Task to carry out> Reproduce all of the data that follows, character for character.

Material>
>> start
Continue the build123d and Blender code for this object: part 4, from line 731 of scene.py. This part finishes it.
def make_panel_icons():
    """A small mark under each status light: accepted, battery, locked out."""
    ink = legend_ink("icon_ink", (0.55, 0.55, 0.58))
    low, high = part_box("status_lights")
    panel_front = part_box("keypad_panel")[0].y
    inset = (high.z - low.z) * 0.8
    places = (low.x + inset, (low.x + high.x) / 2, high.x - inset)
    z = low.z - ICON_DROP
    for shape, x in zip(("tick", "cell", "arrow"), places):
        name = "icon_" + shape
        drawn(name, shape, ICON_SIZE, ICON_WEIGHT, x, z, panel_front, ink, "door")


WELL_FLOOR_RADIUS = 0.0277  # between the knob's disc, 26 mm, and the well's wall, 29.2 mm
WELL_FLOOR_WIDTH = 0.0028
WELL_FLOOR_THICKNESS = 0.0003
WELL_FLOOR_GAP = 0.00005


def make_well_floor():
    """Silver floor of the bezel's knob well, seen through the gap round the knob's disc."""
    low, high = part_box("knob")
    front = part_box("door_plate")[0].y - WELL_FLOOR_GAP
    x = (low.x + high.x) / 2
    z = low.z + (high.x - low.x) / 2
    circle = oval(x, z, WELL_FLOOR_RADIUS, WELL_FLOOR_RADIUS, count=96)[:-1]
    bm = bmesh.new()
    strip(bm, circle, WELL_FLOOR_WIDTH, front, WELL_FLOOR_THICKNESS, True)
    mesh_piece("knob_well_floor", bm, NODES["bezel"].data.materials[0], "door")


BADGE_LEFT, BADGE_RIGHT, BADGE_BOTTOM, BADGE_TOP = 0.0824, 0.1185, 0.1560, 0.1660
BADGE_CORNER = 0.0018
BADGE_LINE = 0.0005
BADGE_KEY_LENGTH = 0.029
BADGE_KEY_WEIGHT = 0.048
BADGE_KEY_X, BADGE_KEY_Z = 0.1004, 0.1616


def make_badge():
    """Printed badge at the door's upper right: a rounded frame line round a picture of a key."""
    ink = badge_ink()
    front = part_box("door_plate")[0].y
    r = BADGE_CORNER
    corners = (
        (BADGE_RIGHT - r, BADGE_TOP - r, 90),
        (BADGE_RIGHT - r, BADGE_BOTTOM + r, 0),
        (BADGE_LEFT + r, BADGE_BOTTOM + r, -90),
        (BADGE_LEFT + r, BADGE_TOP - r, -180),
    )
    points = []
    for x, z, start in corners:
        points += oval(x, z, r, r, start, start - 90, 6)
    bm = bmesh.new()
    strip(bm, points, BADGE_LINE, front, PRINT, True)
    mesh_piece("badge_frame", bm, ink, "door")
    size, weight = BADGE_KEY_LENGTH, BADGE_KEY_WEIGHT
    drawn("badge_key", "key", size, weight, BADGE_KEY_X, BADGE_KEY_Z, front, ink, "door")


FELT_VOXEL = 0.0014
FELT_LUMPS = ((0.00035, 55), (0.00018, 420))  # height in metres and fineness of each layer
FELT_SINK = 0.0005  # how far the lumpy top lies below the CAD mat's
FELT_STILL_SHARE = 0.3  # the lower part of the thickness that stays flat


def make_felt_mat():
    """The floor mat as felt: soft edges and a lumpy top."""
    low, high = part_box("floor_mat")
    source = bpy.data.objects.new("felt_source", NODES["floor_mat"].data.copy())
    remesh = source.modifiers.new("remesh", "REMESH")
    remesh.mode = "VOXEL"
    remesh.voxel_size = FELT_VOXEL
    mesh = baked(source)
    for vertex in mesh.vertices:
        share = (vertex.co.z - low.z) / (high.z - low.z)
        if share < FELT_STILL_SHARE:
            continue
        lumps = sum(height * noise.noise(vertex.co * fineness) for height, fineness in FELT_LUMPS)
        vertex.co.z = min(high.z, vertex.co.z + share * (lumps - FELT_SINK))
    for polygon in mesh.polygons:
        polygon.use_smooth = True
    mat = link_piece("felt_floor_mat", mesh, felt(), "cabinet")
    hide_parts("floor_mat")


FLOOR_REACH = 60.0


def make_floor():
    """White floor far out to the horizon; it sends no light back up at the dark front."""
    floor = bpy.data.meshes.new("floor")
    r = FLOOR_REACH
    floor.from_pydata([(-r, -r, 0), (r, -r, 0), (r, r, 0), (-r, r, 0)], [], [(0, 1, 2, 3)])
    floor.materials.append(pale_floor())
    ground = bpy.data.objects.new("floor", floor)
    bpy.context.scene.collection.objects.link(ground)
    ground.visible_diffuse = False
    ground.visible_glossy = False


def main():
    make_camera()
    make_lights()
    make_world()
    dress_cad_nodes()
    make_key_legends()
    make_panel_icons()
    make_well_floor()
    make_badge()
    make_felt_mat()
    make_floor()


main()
>> end
Task result>
Continue the build123d and Blender code for this object: part 4, from line 731 of scene.py. This part finishes it.
def make_panel_icons():
    """A small mark under each status light: accepted, battery, locked out."""
    ink = legend_ink("icon_ink", (0.55, 0.55, 0.58))
    low, high = part_box("status_lights")
    panel_front = part_box("keypad_panel")[0].y
    inset = (high.z - low.z) * 0.8
    places = (low.x + inset, (low.x + high.x) / 2, high.x - inset)
    z = low.z - ICON_DROP
    for shape, x in zip(("tick", "cell", "arrow"), places):
        name = "icon_" + shape
        drawn(name, shape, ICON_SIZE, ICON_WEIGHT, x, z, panel_front, ink, "door")


WELL_FLOOR_RADIUS = 0.0277  # between the knob's disc, 26 mm, and the well's wall, 29.2 mm
WELL_FLOOR_WIDTH = 0.0028
WELL_FLOOR_THICKNESS = 0.0003
WELL_FLOOR_GAP = 0.00005


def make_well_floor():
    """Silver floor of the bezel's knob well, seen through the gap round the knob's disc."""
    low, high = part_box("knob")
    front = part_box("door_plate")[0].y - WELL_FLOOR_GAP
    x = (low.x + high.x) / 2
    z = low.z + (high.x - low.x) / 2
    circle = oval(x, z, WELL_FLOOR_RADIUS, WELL_FLOOR_RADIUS, count=96)[:-1]
    bm = bmesh.new()
    strip(bm, circle, WELL_FLOOR_WIDTH, front, WELL_FLOOR_THICKNESS, True)
    mesh_piece("knob_well_floor", bm, NODES["bezel"].data.materials[0], "door")


BADGE_LEFT, BADGE_RIGHT, BADGE_BOTTOM, BADGE_TOP = 0.0824, 0.1185, 0.1560, 0.1660
BADGE_CORNER = 0.0018
BADGE_LINE = 0.0005
BADGE_KEY_LENGTH = 0.029
BADGE_KEY_WEIGHT = 0.048
BADGE_KEY_X, BADGE_KEY_Z = 0.1004, 0.1616


def make_badge():
    """Printed badge at the door's upper right: a rounded frame line round a picture of a key."""
    ink = badge_ink()
    front = part_box("door_plate")[0].y
    r = BADGE_CORNER
    corners = (
        (BADGE_RIGHT - r, BADGE_TOP - r, 90),
        (BADGE_RIGHT - r, BADGE_BOTTOM + r, 0),
        (BADGE_LEFT + r, BADGE_BOTTOM + r, -90),
        (BADGE_LEFT + r, BADGE_TOP - r, -180),
    )
    points = []
    for x, z, start in corners:
        points += oval(x, z, r, r, start, start - 90, 6)
    bm = bmesh.new()
    strip(bm, points, BADGE_LINE, front, PRINT, True)
    mesh_piece("badge_frame", bm, ink, "door")
    size, weight = BADGE_KEY_LENGTH, BADGE_KEY_WEIGHT
    drawn("badge_key", "key", size, weight, BADGE_KEY_X, BADGE_KEY_Z, front, ink, "door")


FELT_VOXEL = 0.0014
FELT_LUMPS = ((0.00035, 55), (0.00018, 420))  # height in metres and fineness of each layer
FELT_SINK = 0.0005  # how far the lumpy top lies below the CAD mat's
FELT_STILL_SHARE = 0.3  # the lower part of the thickness that stays flat


def make_felt_mat():
    """The floor mat as felt: soft edges and a lumpy top."""
    low, high = part_box("floor_mat")
    source = bpy.data.objects.new("felt_source", NODES["floor_mat"].data.copy())
    remesh = source.modifiers.new("remesh", "REMESH")
    remesh.mode = "VOXEL"
    remesh.voxel_size = FELT_VOXEL
    mesh = baked(source)
    for vertex in mesh.vertices:
        share = (vertex.co.z - low.z) / (high.z - low.z)
        if share < FELT_STILL_SHARE:
            continue
        lumps = sum(height * noise.noise(vertex.co * fineness) for height, fineness in FELT_LUMPS)
        vertex.co.z = min(high.z, vertex.co.z + share * (lumps - FELT_SINK))
    for polygon in mesh.polygons:
        polygon.use_smooth = True
    mat = link_piece("felt_floor_mat", mesh, felt(), "cabinet")
    hide_parts("floor_mat")


FLOOR_REACH = 60.0


def make_floor():
    """White floor far out to the horizon; it sends no light back up at the dark front."""
    floor = bpy.data.meshes.new("floor")
    r = FLOOR_REACH
    floor.from_pydata([(-r, -r, 0), (r, -r, 0), (r, r, 0), (-r, r, 0)], [], [(0, 1, 2, 3)])
    floor.materials.append(pale_floor())
    ground = bpy.data.objects.new("floor", floor)
    bpy.context.scene.collection.objects.link(ground)
    ground.visible_diffuse = False
    ground.visible_glossy = False


def main():
    make_camera()
    make_lights()
    make_world()
    dress_cad_nodes()
    make_key_legends()
    make_panel_icons()
    make_well_floor()
    make_badge()
    make_felt_mat()
    make_floor()


main()